INSTRUCTIONS TO FOLLOW:
Reproduce all of the data exactly, with no line skipped.

RECORDED INFORMATION:
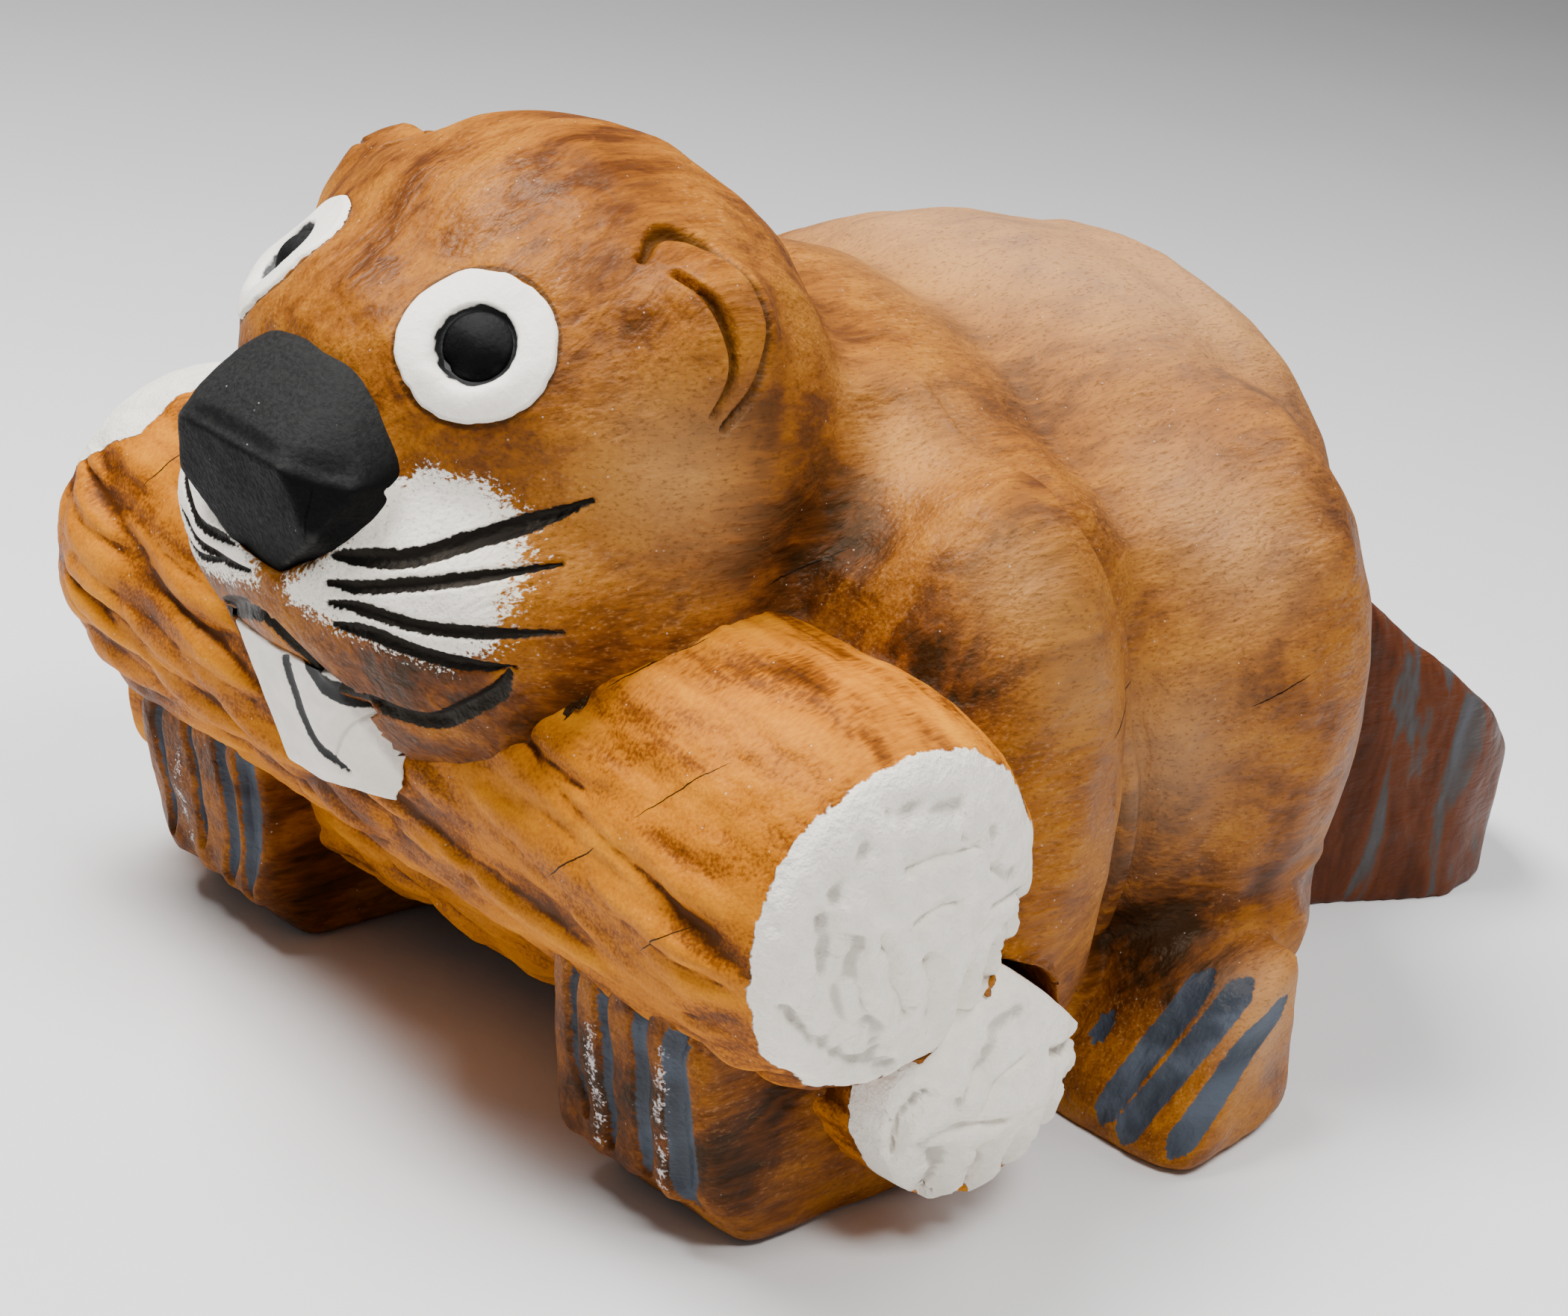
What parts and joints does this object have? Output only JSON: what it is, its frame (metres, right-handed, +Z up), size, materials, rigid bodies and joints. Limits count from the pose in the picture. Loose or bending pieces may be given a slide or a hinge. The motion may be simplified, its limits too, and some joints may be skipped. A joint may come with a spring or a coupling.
{
  "type": "carved wooden beaver sculpture",
  "caption": "Life-size carved and painted wooden beaver lying over two logs, a paw round each end of them, with a thick flat tail behind.",
  "frame": {"origin": "on the floor, under the middle of the carving's length and width", "axes": "+Z up, -Y the way the beaver looks, +X towards its left side"},
  "size_m": [0.5188, 0.8019, 0.4203],
  "materials": {
    "stained_wood": "orange-brown stain, satin",
    "log_wood": "golden ochre stain, gouged",
    "tail_wood": "dark red-brown and blue-grey paint, worn",
    "white_paint": "thick cream paint, matt",
    "black_paint": "black paint, satin"
  },
  "bodies": {
    "root": {"arm_left": "stained_wood", "arm_right": "stained_wood", "ear_left": "stained_wood", "ear_right": "stained_wood", "eye_left": "white_paint", "eye_right": "white_paint", "haunch_left": "stained_wood", "haunch_right": "stained_wood", "head": "stained_wood", "hind_foot_left": "stained_wood", "hind_foot_right": "stained_wood", "log_lower": "log_wood", "log_lower_tip_left": "white_paint", "log_lower_tip_right": "white_paint", "log_upper": "log_wood", "log_upper_tip_left": "white_paint", "log_upper_tip_right": "white_paint", "neck": "stained_wood", "nose": "black_paint", "paw_left": "stained_wood", "paw_right": "stained_wood", "pupil_left": "black_paint", "pupil_right": "black_paint", "tail": "tail_wood", "teeth": "white_paint", "trunk": "stained_wood"}
  },
  "joints": []
}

TASK RESPONSE:
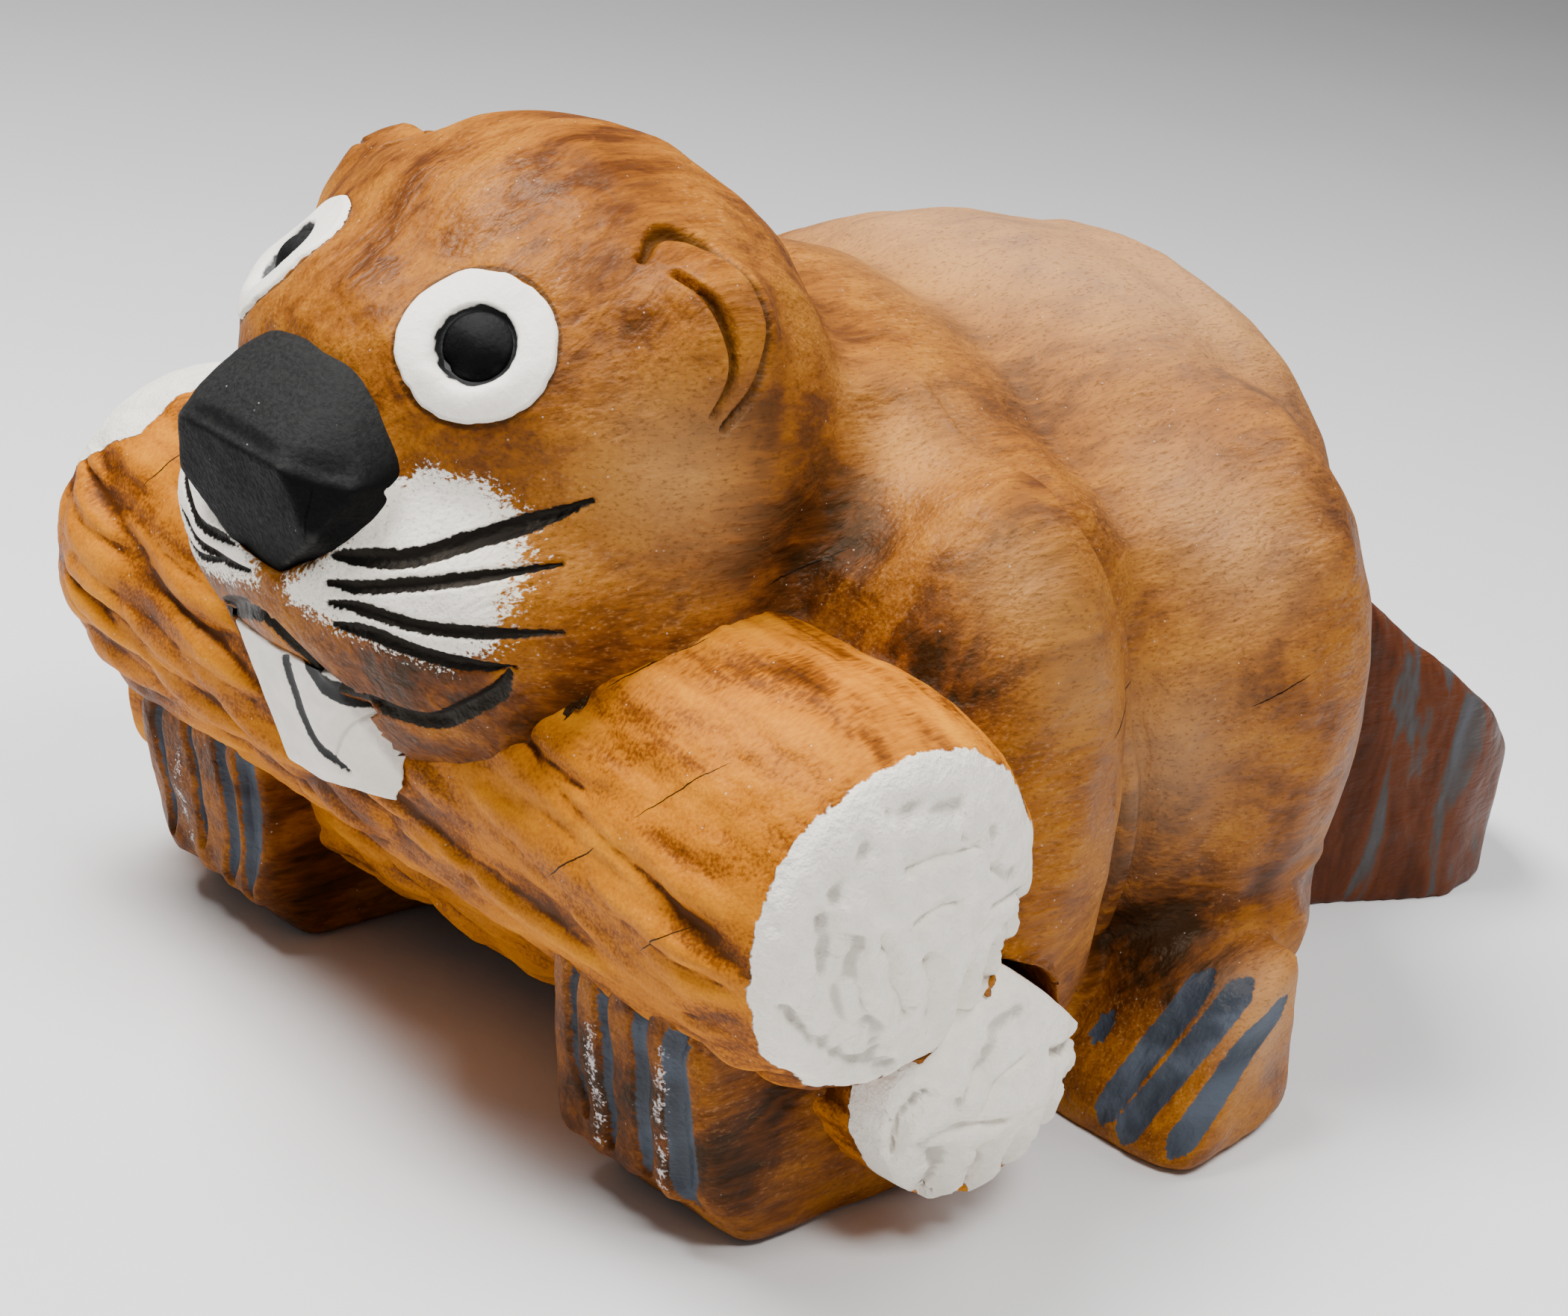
What parts and joints does this object have? Output only JSON: what it is, its frame (metres, right-handed, +Z up), size, materials, rigid bodies and joints. Limits count from the pose in the picture. Loose or bending pieces may be given a slide or a hinge. The motion may be simplified, its limits too, and some joints may be skipped. A joint may come with a spring or a coupling.
{
  "type": "carved wooden beaver sculpture",
  "caption": "Life-size carved and painted wooden beaver lying over two logs, a paw round each end of them, with a thick flat tail behind.",
  "frame": {"origin": "on the floor, under the middle of the carving's length and width", "axes": "+Z up, -Y the way the beaver looks, +X towards its left side"},
  "size_m": [0.5188, 0.8019, 0.4203],
  "materials": {
    "stained_wood": "orange-brown stain, satin",
    "log_wood": "golden ochre stain, gouged",
    "tail_wood": "dark red-brown and blue-grey paint, worn",
    "white_paint": "thick cream paint, matt",
    "black_paint": "black paint, satin"
  },
  "bodies": {
    "root": {"arm_left": "stained_wood", "arm_right": "stained_wood", "ear_left": "stained_wood", "ear_right": "stained_wood", "eye_left": "white_paint", "eye_right": "white_paint", "haunch_left": "stained_wood", "haunch_right": "stained_wood", "head": "stained_wood", "hind_foot_left": "stained_wood", "hind_foot_right": "stained_wood", "log_lower": "log_wood", "log_lower_tip_left": "white_paint", "log_lower_tip_right": "white_paint", "log_upper": "log_wood", "log_upper_tip_left": "white_paint", "log_upper_tip_right": "white_paint", "neck": "stained_wood", "nose": "black_paint", "paw_left": "stained_wood", "paw_right": "stained_wood", "pupil_left": "black_paint", "pupil_right": "black_paint", "tail": "tail_wood", "teeth": "white_paint", "trunk": "stained_wood"}
  },
  "joints": []
}